[Stored entries]
------------------------

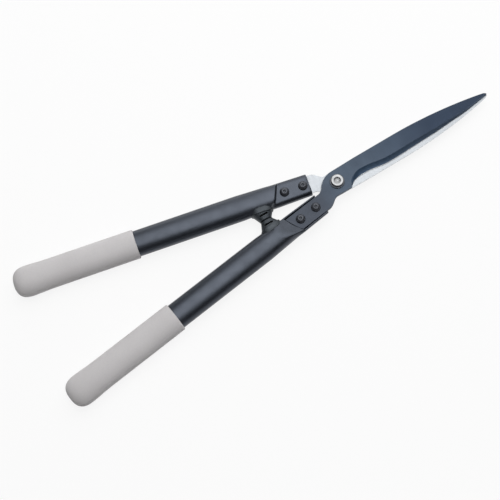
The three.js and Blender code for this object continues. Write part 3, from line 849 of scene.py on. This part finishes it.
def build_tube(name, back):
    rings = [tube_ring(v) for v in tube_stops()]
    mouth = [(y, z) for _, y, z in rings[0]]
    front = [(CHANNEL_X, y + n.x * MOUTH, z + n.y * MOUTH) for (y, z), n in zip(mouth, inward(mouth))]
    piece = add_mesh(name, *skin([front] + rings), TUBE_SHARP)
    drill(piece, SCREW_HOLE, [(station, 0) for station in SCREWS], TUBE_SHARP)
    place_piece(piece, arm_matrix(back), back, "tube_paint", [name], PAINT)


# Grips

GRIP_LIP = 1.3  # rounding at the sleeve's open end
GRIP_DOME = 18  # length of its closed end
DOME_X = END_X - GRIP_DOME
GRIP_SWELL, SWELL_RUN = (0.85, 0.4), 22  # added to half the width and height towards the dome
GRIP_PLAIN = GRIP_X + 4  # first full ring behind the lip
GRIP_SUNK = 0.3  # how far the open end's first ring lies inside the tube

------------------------

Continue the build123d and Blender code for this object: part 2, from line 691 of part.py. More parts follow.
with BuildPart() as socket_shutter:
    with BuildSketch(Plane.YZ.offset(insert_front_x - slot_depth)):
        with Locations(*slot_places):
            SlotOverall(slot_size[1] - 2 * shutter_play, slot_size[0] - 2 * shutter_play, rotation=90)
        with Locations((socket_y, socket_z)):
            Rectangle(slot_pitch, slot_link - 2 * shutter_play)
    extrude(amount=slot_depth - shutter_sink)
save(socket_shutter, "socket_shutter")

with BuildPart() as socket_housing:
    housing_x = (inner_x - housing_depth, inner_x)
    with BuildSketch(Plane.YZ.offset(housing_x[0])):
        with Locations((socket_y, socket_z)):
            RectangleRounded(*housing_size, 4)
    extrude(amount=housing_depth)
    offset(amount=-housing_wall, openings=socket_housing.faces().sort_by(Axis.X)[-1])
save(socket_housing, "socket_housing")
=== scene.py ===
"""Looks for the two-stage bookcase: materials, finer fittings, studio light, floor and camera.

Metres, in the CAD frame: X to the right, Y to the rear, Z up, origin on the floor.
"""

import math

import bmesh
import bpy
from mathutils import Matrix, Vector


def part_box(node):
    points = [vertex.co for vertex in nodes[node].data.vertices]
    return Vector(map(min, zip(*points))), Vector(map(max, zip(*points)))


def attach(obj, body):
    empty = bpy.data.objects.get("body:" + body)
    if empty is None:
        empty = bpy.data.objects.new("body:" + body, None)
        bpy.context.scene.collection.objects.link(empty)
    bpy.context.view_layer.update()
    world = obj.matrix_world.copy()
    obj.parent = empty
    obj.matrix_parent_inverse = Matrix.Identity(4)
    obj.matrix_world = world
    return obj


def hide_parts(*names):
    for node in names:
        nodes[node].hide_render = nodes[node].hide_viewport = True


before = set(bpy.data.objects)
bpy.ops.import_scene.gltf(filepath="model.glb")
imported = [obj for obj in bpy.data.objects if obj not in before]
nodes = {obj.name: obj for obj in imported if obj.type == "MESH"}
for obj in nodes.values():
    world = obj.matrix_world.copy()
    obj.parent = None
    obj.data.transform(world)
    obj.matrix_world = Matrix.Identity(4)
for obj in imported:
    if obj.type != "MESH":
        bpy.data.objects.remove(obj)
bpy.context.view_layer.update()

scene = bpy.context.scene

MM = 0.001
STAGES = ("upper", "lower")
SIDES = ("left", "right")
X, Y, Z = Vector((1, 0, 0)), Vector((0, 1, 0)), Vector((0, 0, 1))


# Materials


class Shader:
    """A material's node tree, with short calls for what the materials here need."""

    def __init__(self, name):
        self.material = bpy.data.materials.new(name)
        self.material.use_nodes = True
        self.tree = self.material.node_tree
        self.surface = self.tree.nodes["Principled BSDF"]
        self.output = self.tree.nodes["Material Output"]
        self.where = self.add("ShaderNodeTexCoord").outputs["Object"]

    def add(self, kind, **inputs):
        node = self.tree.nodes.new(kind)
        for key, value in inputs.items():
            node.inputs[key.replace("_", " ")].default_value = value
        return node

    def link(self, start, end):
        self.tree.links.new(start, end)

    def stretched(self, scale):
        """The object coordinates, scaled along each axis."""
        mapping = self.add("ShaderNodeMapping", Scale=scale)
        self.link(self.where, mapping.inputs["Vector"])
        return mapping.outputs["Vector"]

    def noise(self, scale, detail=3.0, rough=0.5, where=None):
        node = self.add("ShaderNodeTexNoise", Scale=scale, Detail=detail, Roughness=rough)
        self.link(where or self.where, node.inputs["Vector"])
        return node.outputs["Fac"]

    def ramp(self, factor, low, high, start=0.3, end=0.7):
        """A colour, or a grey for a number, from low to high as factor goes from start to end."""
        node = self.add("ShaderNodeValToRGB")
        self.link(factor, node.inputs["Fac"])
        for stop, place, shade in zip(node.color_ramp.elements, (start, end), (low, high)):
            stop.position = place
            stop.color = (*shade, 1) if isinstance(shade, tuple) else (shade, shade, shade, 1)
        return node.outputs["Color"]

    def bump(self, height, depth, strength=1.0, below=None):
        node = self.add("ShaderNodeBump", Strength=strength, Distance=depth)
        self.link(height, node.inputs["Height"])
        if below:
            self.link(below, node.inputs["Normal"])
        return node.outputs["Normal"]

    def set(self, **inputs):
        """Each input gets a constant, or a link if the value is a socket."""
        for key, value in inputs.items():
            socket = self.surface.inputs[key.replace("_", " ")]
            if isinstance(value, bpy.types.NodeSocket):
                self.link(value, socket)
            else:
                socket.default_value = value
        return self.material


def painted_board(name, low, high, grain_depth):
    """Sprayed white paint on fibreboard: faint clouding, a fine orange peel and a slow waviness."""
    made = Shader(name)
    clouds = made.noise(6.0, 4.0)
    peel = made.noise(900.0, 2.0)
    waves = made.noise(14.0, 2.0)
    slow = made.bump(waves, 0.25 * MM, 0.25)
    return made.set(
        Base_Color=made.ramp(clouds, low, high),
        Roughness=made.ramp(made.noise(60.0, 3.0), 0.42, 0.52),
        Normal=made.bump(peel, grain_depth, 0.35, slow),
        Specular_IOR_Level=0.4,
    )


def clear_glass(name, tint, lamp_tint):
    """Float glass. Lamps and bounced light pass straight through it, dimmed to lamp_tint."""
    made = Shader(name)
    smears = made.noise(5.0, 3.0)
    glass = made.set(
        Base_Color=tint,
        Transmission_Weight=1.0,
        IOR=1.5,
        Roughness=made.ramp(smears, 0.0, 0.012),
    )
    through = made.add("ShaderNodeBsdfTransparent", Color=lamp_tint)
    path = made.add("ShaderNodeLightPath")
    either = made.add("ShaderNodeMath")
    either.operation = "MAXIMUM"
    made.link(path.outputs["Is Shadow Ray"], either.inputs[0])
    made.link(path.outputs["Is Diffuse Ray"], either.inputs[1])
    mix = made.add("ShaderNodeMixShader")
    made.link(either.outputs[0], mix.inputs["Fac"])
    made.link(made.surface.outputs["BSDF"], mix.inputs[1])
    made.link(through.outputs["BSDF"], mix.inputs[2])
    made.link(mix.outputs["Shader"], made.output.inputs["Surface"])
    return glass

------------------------

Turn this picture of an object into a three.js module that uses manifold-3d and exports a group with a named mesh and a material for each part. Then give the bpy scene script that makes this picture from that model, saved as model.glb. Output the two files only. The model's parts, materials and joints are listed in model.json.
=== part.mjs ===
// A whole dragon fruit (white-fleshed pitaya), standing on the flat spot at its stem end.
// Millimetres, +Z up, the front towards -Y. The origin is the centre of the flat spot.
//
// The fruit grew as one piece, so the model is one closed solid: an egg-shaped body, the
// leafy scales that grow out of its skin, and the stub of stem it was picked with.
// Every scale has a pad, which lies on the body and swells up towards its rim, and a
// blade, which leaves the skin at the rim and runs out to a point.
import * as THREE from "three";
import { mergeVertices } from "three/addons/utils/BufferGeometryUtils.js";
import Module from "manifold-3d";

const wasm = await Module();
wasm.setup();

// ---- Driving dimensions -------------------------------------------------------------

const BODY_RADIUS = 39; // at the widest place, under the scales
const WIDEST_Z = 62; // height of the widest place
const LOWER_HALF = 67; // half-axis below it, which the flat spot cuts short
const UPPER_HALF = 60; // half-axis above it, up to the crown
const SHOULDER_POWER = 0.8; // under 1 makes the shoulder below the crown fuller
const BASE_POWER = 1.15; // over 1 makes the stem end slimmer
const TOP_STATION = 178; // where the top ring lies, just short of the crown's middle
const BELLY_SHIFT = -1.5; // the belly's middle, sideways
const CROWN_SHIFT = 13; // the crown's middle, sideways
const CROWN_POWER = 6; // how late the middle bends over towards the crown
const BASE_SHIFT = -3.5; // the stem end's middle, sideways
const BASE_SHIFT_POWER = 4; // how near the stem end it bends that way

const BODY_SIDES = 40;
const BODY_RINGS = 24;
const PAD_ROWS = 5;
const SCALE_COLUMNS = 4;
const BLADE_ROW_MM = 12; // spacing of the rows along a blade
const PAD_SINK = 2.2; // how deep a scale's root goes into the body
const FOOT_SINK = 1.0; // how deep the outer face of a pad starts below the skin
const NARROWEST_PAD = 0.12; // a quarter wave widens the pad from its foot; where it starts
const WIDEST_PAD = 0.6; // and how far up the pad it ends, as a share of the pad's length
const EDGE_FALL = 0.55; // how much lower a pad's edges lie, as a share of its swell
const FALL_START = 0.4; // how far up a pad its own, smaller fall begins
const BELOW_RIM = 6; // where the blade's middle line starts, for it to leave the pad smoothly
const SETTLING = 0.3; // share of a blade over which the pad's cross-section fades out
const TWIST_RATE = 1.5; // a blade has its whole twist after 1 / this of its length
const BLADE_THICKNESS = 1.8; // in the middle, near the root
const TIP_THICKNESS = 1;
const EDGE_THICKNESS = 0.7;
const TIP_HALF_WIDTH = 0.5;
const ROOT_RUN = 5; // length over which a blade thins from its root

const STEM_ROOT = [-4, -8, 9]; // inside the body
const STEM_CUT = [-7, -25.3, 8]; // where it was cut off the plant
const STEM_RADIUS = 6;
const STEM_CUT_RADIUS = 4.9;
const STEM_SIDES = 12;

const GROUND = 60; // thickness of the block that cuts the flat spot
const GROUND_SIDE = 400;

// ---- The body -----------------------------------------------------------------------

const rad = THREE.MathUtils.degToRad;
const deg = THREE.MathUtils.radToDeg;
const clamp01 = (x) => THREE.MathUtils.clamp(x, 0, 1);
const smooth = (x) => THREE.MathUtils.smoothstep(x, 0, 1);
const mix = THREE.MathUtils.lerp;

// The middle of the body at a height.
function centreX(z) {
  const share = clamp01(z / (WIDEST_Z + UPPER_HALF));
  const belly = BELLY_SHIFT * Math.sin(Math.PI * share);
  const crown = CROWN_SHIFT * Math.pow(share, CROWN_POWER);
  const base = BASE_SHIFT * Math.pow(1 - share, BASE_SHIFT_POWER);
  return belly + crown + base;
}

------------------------

Exercise ::
Extract the run of lines that opens with the line containing "imported = [obj" and closes with the line containing "scene = bpy.context.scene"; reproduce it exactly and add nothing.

Result of the exercise ::
imported = [obj for obj in bpy.data.objects if obj not in before]
nodes = {obj.name: obj for obj in imported if obj.type == "MESH"}
for obj in nodes.values():
    world = obj.matrix_world.copy()
    obj.parent = None
    obj.data.transform(world)
    obj.matrix_world = Matrix.Identity(4)
for obj in imported:
    if obj.type != "MESH":
        bpy.data.objects.remove(obj)
bpy.context.view_layer.update()

scene = bpy.context.scene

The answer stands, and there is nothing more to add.